Construction would also involve steel, aluminum, and other metals. You cannot have a massive telescope without steel, aluminum, and other metals. You cannot have steel, aluminum, and other metals without the mountain top removal, open pit mining, the consumption of huge amounts of fossil fuels, and the murderous labor conditions involved in the extraction of these materials. These processes are a disaster for life. In short, you cannot build the TMT without murder.
The State of Hawai’i’s actions only make sense if you realize that as an American governmental entity, the State’s primary purpose is to protect the economy in Hawai’i – no matter what the consequences are for citizens and non-humans. Following this logic, the State is quick to point out that the TMT project will bring jobs to Hawai’i. I am sick of hearing about jobs. You cannot have jobs on a dead planet. What good is a job if the largest aquifer on Hawai’i Island is poisoned? What good is a job if the world is warmed to a point it can no longer support life?
Frankly, for those of us who love the complex communities that life is built on, (which is to love life) it’s too late to concentrate on reforming the American system.
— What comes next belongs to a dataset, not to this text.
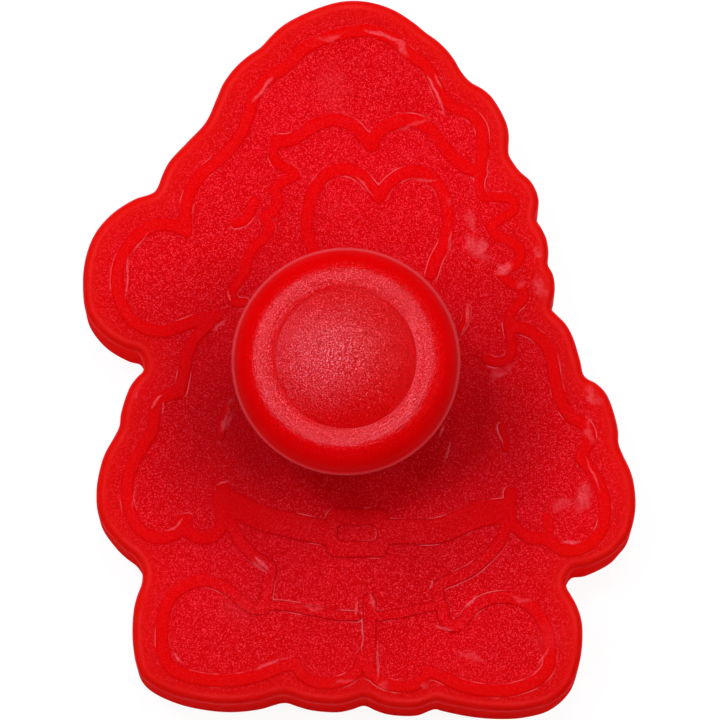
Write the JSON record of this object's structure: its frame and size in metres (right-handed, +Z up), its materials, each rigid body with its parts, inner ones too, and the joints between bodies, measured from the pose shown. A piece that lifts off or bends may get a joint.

We’ve tried praying. We’ve tried writing letters to our Senators. We’ve tried signing petitions. We’ve even tried court case after court case. Runaway climate change has the power to destroy the planet and climate change is even more dire in Hawai’i. Corporations operating through the capitalist system are most responsible for climate change.
Capitalism must crumble. To undermine capitalism we must defeat the physical force propping up capitalism. The largest entity protecting capitalism is the United States of America. Achieving the de-occupation of Hawai’i would be a strong blow to the American colonial empire. Perhaps, it could start the avalanche that removes the United States from stolen native land. Perhaps, it could topple empire.